Either way, balance transfer cards can help you save money on interest, pay off debt faster, or both.
They do this by letting you move the balance of other debts to a new credit card with better rates and terms. If you take advantage of the introductory balance transfer APR your card offers and pay off your credit card balance as quickly as you can, you’ll save money on interest.
However, it’s worth noting that balance transfer fees apply, and these fees can eat away at your savings. There are additional pitfalls to be aware of with balance transfers, and we’ll go over those in more detail below.
There are many reasons to pick up a balance transfer credit card, and these factors can vary from person to person.
Consider the following reasons you may want to pick a card with an intro APR for balance transfers over other options.
If you have thousands of dollars in credit card debt that you can’t seem to pay off, a balance transfer card can help. Not only do you get the chance to consolidate the balance of all your debts on one new credit card, but you can save money on interest with a low-rate card.
Many students with college debt choose to get balance transfer cards for the low interest rates and 0% introductory APR, saving them money when paying off their debt.
The average credit card interest rate is currently over 16%, but many of the best credit cards charge significantly higher rates than that. If you’re carrying a balance on a card with a high APR, qualifying for a 0% APR offer will inevitably save you money.
Not only do balance transfer credit cards help you save money on interest, but they let you go from multiple payments down to one each month. After you consolidate the balance of your debts, keeping track of your progress becomes much easier.
Finally, it’s worth noting that balance transfer credit cards can help you pay down debt faster. This is because 0% APR offers let you pay more toward the principal of your credit card balance each month. No interest is being charged for a limited time, so every cent you pay goes toward your debt.
There are many reasons to consider a balance transfer card, but there are also some drawbacks. Be sure to carefully consider both sides before selecting a balance transfer card.
As you look over balance transfer credit cards, you have probably noticed that the vast majority charge balance transfer fees. While paying a balance transfer fee is never ideal, you should note that these fees can be well worth paying when you consider the savings you can get in return. To determine if it is a good idea for you, you first need to understand how credit card interest works and weigh how much you will pay in interest on your current debt against the balance transfer fee.
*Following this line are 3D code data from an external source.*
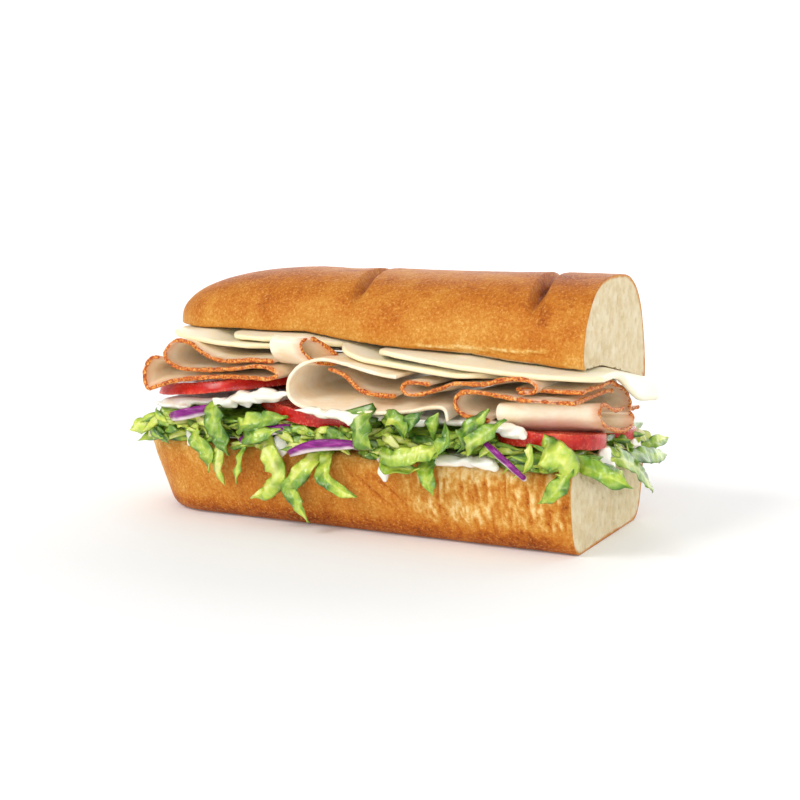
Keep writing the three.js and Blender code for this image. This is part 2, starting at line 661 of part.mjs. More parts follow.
function backShreds() {
  const random = randomFrom(2024);
  const list = [];
  for (let k = 0; k < BACK_SHREDS; k += 1) {
    const x = mix(-56, 70, (k + random(0.1, 0.9)) / BACK_SHREDS);
    const start = random(26.4, 31);
    const lean = random(-7, 7);
    const out = random(37, 39.6);
    const tip = start + random(-13, 5);
    const path = [[x, 26, start], [x + lean * 0.4, out, start + random(-1.5, 2)], [x + lean, out + 1, tip]];
    list.push({ wide: random(3.2, 6), facing: [0, 1, 0.25], path, across: 1 });
  }
  for (let k = 0; k < 5; k += 1) {
    const turn = mix(0.75, 1.3, k / 4) * Math.PI;
    const reach = [Math.cos(turn), Math.sin(turn)];
    const start = random(27, 31);
    const path = [0.3, 0.8, 1.02].map((share, n) => [
      -50 + 28 * share * reach[0], 30 * share * reach[1] * 0.8, start - n * random(0.4, 2.4),
    ]);
    list.push({ wide: random(4, 6), facing: [0.2, 0, 1], path, across: 1 });
  }
  return list;
}

// The body of the heap that every shred is fused to
function lettuceCore() {
  const level = heightAlong([
    [-70, 31], [-56, 32.8], [-26, 32.8], [0, 32.2], [24, 33.4], [56, 33.4], [62, 31], [80, 30],
  ]);
  const sides = 10;
  const stops = 11;
  const rings = [];
  for (let k = 0; k <= stops; k += 1) {
    const x = mix(-66, 77, k / stops);
    const width = Math.max(rounding(x, -44, 23, 2.2), 0.3);
    const ring = [];
    for (let s = 0; s < sides; s += 1) {
      const turn = (2 * Math.PI * s) / sides;
      const y = 31 * width * Math.sign(Math.cos(turn)) * Math.abs(Math.cos(turn)) ** 0.6;
      const up = Math.sign(Math.sin(turn)) * Math.abs(Math.sin(turn)) ** 0.6;
      const uneven = 0.5 * Math.sin(0.9 * x + 2 * s) + 0.4 * Math.sin(0.37 * x + 5 * s);
      ring.push(settle(x, y + uneven, mix(26, level(x), (up + 1) / 2) + uneven * 0.4));
    }
    rings.push(ring);
  }
  return loft(rings);
}

function lettuceHeap() {
  let heap = lettuceCore();
  for (const shred of [...FRONT_SHREDS, ...END_SHREDS, ...backShreds()]) heap = heap.add(lettuceShred(shred));
  return heap;
}

// Largest connected piece, so that a scrap left by a cut is dropped
function largestPiece(solid) {
  return solid.decompose().reduce((best, piece) => (piece.volume() > best.volume() ? piece : best));
}

function overlaps(a, b) {
  const [p, q] = [a.boundingBox(), b.boundingBox()];
  return [0, 1, 2].every((k) => p.min[k] < q.max[k] && q.min[k] < p.max[k]);
}

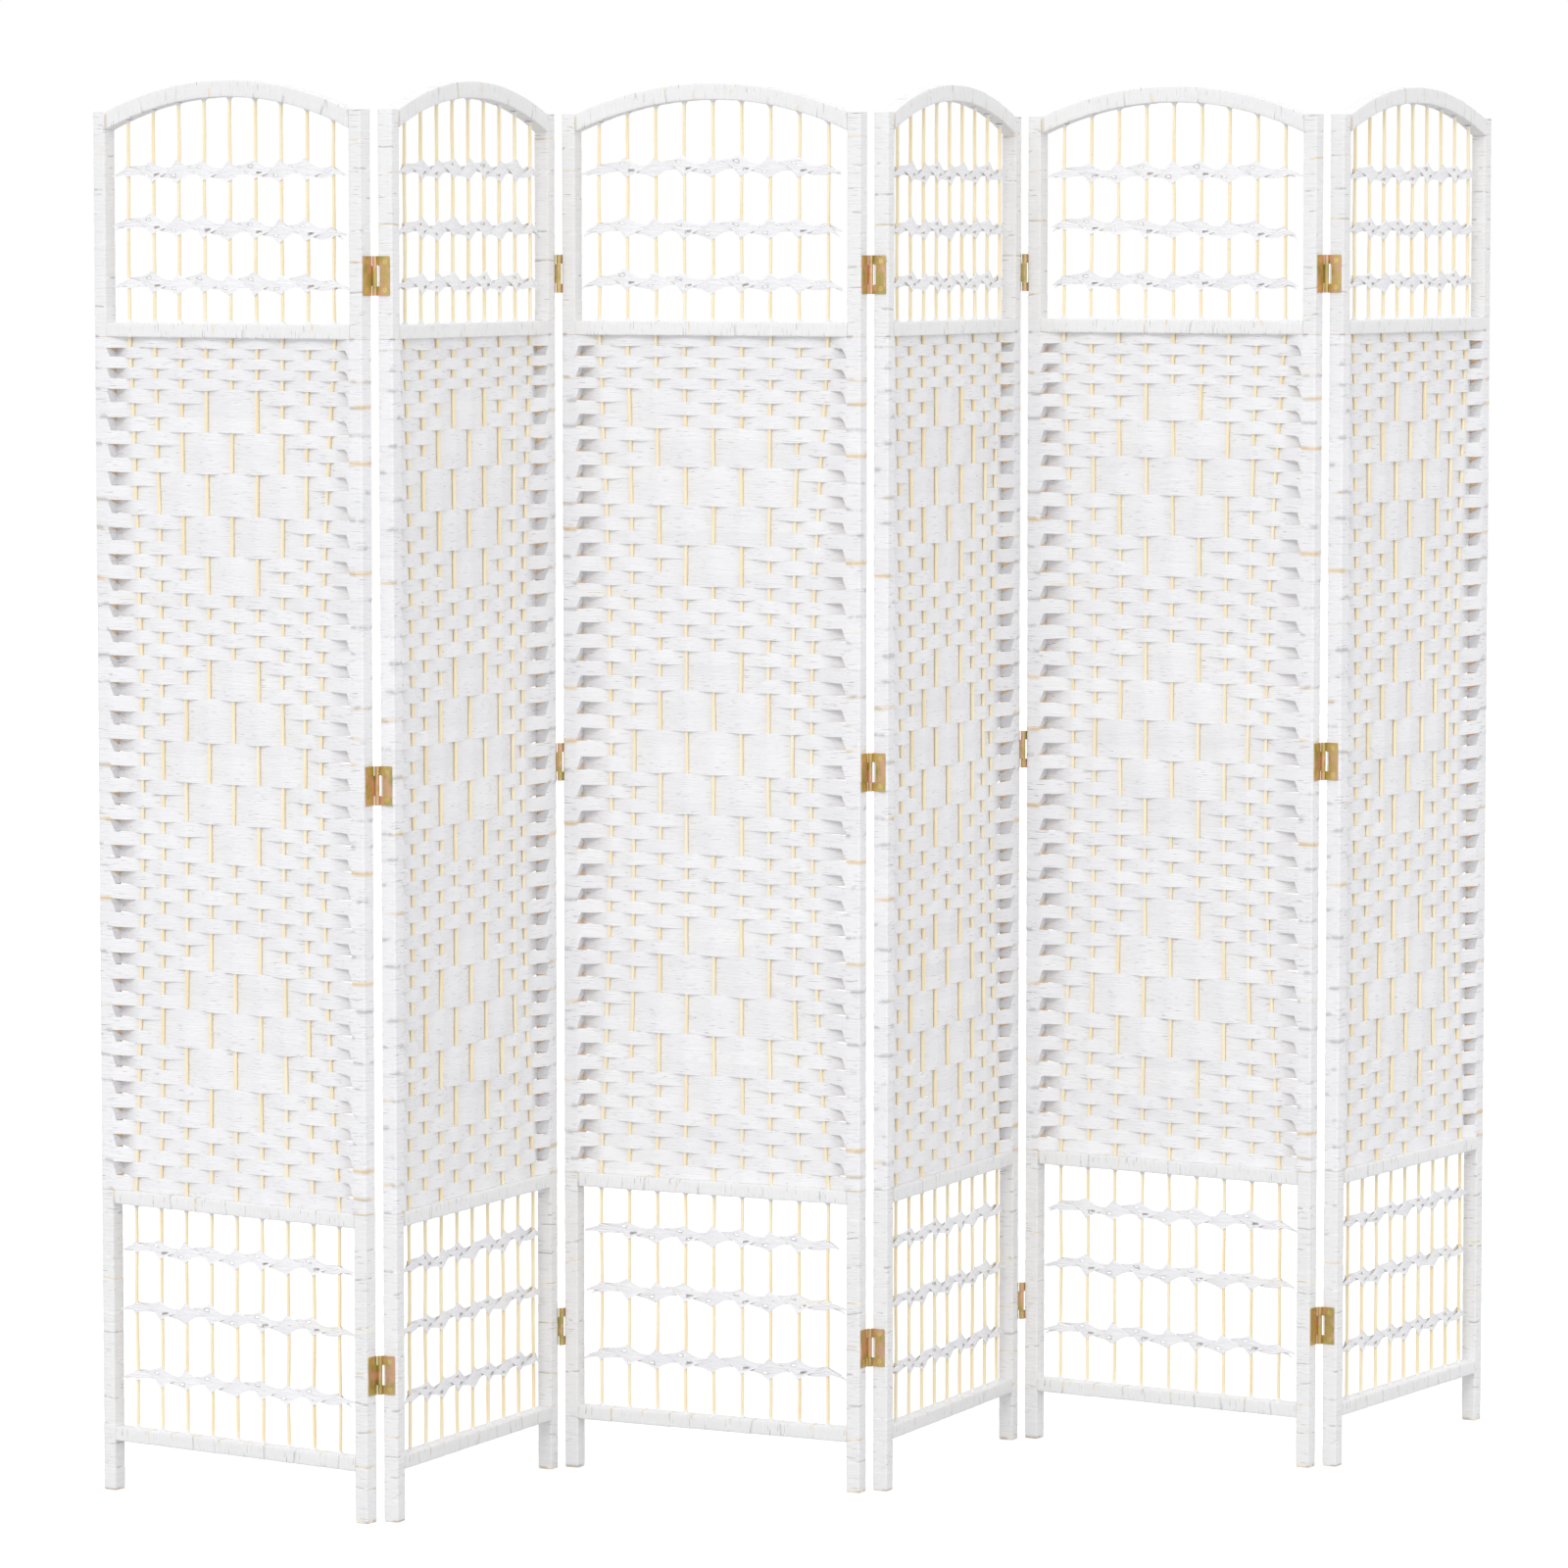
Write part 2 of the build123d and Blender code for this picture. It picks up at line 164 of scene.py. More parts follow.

Imagine you have a $4,000 balance on a credit card with a 19% APR, and you’re currently paying $225 toward your debt each month. On your current trajectory, it would take you 22 months to pay off all your debt. You would also fork over $735 in interest payments over that timeline.
Now let’s say you transferred your debts to a balance transfer card that requires a 3% balance transfer fee within the first 120 days. This means you would start the process owing $4,120 but at 0% APR for 21 months, provided you pay your bill on time each month. In this case, you could become debt-free in 19 months with no interest charges applied. Your only cost would be the $120 balance transfer fee.
However, this example really underscores why you should strive for the lowest balance transfer fee you can get. If you picked a credit card with a balance transfer fee of 5%, you would have to start the process owing $4,200 in this example scenario. That’s another $80 you don’t have to spend, so make sure to compare balance transfer fees and look for the lowest one.
If you’re wondering how to do a balance transfer, the first step you’ll want to take is checking your FICO score. Generally speaking, the best balance transfer credit cards are only available to individuals with good or excellent credit scores (FICO scores of 670 to 850). By taking a look at your FICO score, you can gauge your approval odds and overall creditworthiness.
Once you check your approval odds and apply for a balance transfer card, here are the next steps in the process:
1
Get approved for a balance transfer card and find out your new credit
2
Move forward to transfer your balances to your new credit card, whether you execute this step through the credit card issuers portal or over the phone.
3
Confirm with your new creditor that all your old balances transferred successfully
4
Pay off as much of your credit card balance as you can during your card’s introductory balance transfer APR period.
To find the best balance transfer cards, we looked at factors such as introductory interest rates, the length of intro APR offers in terms of months or billing cycles, balance transfer fees, transaction fees, and rewards.
We also looked at credit limit minimums, creditor rules and fine print, third-party cardholder perks like travel insurance, credit card balance requirements, and other factors. Ultimately, we chose cards that offer the most comprehensive value for consumers.